How many times have you seen somebody cross a barrier without the correct safety equipment (or been guilty of doing so yourself) or doing solo work when you’re well aware that a risk assessment would call for a workmate to help? 

Fatal accidents in the workplace are normally fluke accidents and are the result of negligence or complacency.  How many times have you heard somebody say “I’ve been doing this for years and it’s always been okay”? 

However, it only takes one small slip to become a statistic – an injury (or, even worse, a fatality) in the workplace.

Although accidents at work have decreased significantly in recent years, the provision figure for fatalities in the workplace for 2013/14 is 148.  A massive 584,000 working days were lost due to workplace injuries.

Over half of all fatal accidents fell into three different categories:

  • Falls from height
  • Contact with moving machinery
  • Struck by a vehicle

 In a month long initiative, Inspectors from the Health and Safety Executive (HSE) visited a total of 2363 sites.  Alarmingly, 631 enforcement notices had to be served across 433 sites for poor practices likely to put workers at risk.  Another 451 notices were served ordering the immediate cessation of work until the situation was put right.
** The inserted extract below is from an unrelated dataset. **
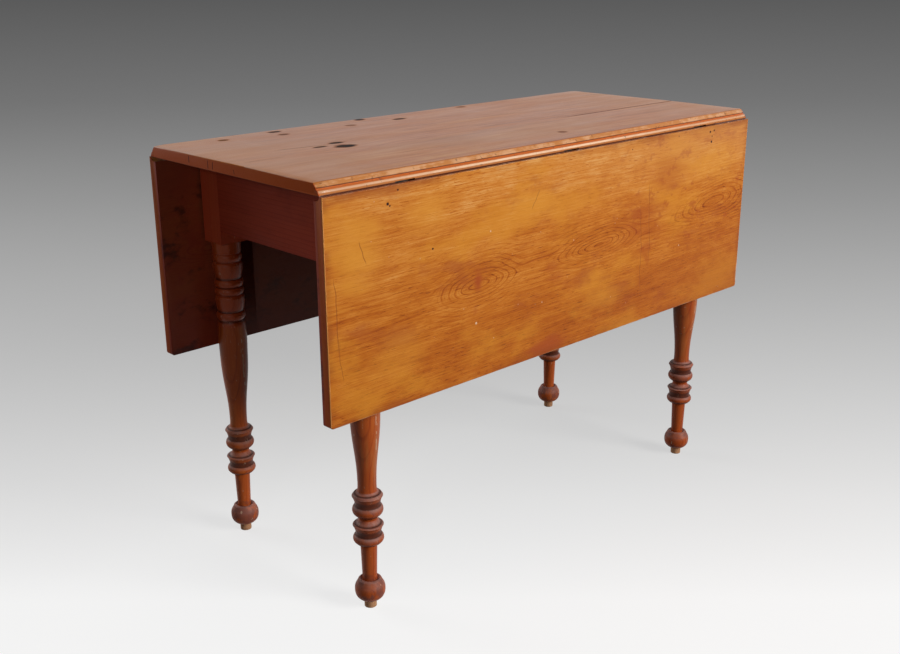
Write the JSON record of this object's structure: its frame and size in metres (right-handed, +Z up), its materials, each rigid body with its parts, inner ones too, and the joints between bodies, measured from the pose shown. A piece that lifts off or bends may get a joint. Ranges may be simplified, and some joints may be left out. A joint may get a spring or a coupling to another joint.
{
  "type": "drop leaf table",
  "caption": "Drop leaf table with turned legs on ball feet, a narrow fixed top, hanging leaves on rule joint hinges, and swing arms set into the side aprons to carry the raised leaves.",
  "frame": {"origin": "on the floor under the middle of the table", "axes": "+X along the table and the hinge lines, +Y across it towards the back leaf, +Z up"},
  "size_m": [1.067, 0.4666, 0.73],
  "materials": {
    "cherry_wood": "worn satin varnish",
    "bare_maple": "bare, unvarnished",
    "pine": "bare, sawn",
    "dark_iron": "dark, aged"
  },
  "bodies": {
    "frame": {"arm_pivot_screws": "dark_iron", "block_screws": "dark_iron", "end_apron_left": "cherry_wood", "end_apron_right": "cherry_wood", "end_block_left": "pine", "end_block_right": "pine", "foot_peg_left_back": "bare_maple", "foot_peg_left_front": "bare_maple", "foot_peg_right_back": "bare_maple", "foot_peg_right_front": "bare_maple", "hinge_pins": "dark_iron", "hinge_screws_top": "dark_iron", "hinge_top_plate_back_left": "dark_iron", "hinge_top_plate_back_middle": "dark_iron", "hinge_top_plate_back_right": "dark_iron", "hinge_top_plate_front_left": "dark_iron", "hinge_top_plate_front_middle": "dark_iron", "hinge_top_plate_front_right": "dark_iron", "leg_left_back": "cherry_wood", "leg_left_front": "cherry_wood", "leg_right_back": "cherry_wood", "leg_right_front": "cherry_wood", "side_apron_back": "cherry_wood", "side_apron_front": "cherry_wood", "side_block_back_left": "pine", "side_block_back_middle": "pine", "side_block_back_right": "pine", "side_block_front_left": "pine", "side_block_front_middle": "pine", "side_block_front_right": "pine", "top_board_back": "cherry_wood", "top_board_front": "cherry_wood"},
    "leaf_front": {"hinge_leaf_plate_front_left": "dark_iron", "hinge_leaf_plate_front_middle": "dark_iron", "hinge_leaf_plate_front_right": "dark_iron", "hinge_screws_leaf_front": "dark_iron", "leaf_front": "cherry_wood"},
    "leaf_back": {"hinge_leaf_plate_back_left": "dark_iron", "hinge_leaf_plate_back_middle": "dark_iron", "hinge_leaf_plate_back_right": "dark_iron", "hinge_screws_leaf_back": "dark_iron", "leaf_back": "cherry_wood"},
    "arm_left_front": {"swing_arm_left_front": "cherry_wood"},
    "arm_left_back": {"swing_arm_left_back": "cherry_wood"},
    "arm_right_front": {"swing_arm_right_front": "cherry_wood"},
    "arm_right_back": {"swing_arm_right_back": "cherry_wood"}
  },
  "joints": [
    {"name": "leaf_front_hinge", "type": "hinge", "parent": "frame", "child": "leaf_front", "pos_m": [0, -0.2175, 0.7142], "axis": [-1, 0, 0], "range_deg": [0, 90]},
    {"name": "leaf_back_hinge", "type": "hinge", "parent": "frame", "child": "leaf_back", "pos_m": [0, 0.2175, 0.7142], "axis": [1, 0, 0], "range_deg": [0, 90]},
    {"name": "arm_left_front_swing", "type": "hinge", "parent": "frame", "child": "arm_left_front", "pos_m": [-0.21, -0.1855, 0.69], "axis": [0, 0, 1], "range_deg": [-9, 9]},
    {"name": "arm_left_back_swing", "type": "hinge", "parent": "frame", "child": "arm_left_back", "pos_m": [-0.21, 0.1855, 0.69], "axis": [0, 0, 1], "range_deg": [-9, 9]},
    {"name": "arm_right_front_swing", "type": "hinge", "parent": "frame", "child": "arm_right_front", "pos_m": [0.21, -0.1855, 0.69], "axis": [0, 0, 1], "range_deg": [-9, 9]},
    {"name": "arm_right_back_swing", "type": "hinge", "parent": "frame", "child": "arm_right_back", "pos_m": [0.21, 0.1855, 0.69], "axis": [0, 0, 1], "range_deg": [-9, 9]}
  ]
}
The construction industry has the highest number of fatal injuries in the workplace, narrowly beating the service sector.  With 42 fatal injuries, this is 9% lower than the average for the past five years (46) which is an encouraging trend.
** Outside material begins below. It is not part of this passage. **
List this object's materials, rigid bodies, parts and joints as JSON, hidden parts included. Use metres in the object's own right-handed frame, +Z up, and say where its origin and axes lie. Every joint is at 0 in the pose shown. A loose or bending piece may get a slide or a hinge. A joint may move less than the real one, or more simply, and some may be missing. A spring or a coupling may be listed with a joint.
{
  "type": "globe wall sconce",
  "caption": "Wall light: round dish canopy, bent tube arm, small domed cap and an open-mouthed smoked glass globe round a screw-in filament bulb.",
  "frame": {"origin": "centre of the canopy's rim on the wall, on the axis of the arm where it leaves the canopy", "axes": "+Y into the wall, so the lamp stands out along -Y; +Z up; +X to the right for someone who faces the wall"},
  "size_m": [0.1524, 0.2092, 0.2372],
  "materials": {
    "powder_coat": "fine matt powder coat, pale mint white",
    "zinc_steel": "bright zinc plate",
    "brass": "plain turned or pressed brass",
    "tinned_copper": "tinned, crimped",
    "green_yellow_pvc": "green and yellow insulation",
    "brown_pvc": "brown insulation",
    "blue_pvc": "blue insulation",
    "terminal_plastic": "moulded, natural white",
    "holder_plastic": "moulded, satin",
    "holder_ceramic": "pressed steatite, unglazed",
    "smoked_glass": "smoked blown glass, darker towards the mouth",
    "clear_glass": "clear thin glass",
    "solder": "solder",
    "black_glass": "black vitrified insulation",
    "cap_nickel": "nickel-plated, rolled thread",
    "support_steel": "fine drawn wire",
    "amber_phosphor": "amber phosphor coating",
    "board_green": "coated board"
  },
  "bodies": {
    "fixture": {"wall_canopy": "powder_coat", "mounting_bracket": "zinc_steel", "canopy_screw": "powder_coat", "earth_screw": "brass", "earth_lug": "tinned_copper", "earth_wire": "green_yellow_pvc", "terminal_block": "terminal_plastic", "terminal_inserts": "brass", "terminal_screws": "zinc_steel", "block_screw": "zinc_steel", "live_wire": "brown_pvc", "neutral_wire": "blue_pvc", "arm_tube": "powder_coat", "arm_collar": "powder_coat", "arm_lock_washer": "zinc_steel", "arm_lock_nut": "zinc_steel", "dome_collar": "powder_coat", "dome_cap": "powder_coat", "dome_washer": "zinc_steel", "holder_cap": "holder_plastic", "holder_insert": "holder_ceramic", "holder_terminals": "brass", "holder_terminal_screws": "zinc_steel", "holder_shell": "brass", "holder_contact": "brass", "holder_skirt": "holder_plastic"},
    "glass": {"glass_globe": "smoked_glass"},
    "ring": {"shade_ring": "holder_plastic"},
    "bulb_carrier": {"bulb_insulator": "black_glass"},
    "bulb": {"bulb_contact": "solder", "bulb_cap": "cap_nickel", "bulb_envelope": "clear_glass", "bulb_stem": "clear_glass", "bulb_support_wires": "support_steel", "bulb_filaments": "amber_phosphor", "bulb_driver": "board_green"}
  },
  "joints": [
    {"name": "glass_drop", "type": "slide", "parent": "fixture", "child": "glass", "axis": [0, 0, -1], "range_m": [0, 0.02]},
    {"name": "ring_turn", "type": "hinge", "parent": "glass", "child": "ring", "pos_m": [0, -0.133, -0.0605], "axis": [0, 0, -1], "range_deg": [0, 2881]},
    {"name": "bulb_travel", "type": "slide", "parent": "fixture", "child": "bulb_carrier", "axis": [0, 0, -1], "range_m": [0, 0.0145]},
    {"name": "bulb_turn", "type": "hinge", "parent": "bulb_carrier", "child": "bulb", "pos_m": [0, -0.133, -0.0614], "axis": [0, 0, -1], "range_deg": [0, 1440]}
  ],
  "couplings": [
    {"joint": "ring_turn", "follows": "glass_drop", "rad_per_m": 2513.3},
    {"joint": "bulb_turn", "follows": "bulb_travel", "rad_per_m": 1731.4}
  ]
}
This is why complacency and negligence have no place when it comes to safe working practices and equipment.  If you work in the construction industry, you have an obligation to yourself, your co-workers and your employer to follow best practice at all times.  If you’re an employer in the construction industry, then you have a duty of obligation to ensure that your workers have the correct safety and access equipment for the task at hand and that they have been properly trained. 

There is no room for cutting corners here.   While it may seem cool to adopt a laissez faire attitude towards health and safety regulations, they are there for a reason – to protect YOU!  Make sure you’re well versed in all health and safety procedures in the workplace and don’t become a statistic!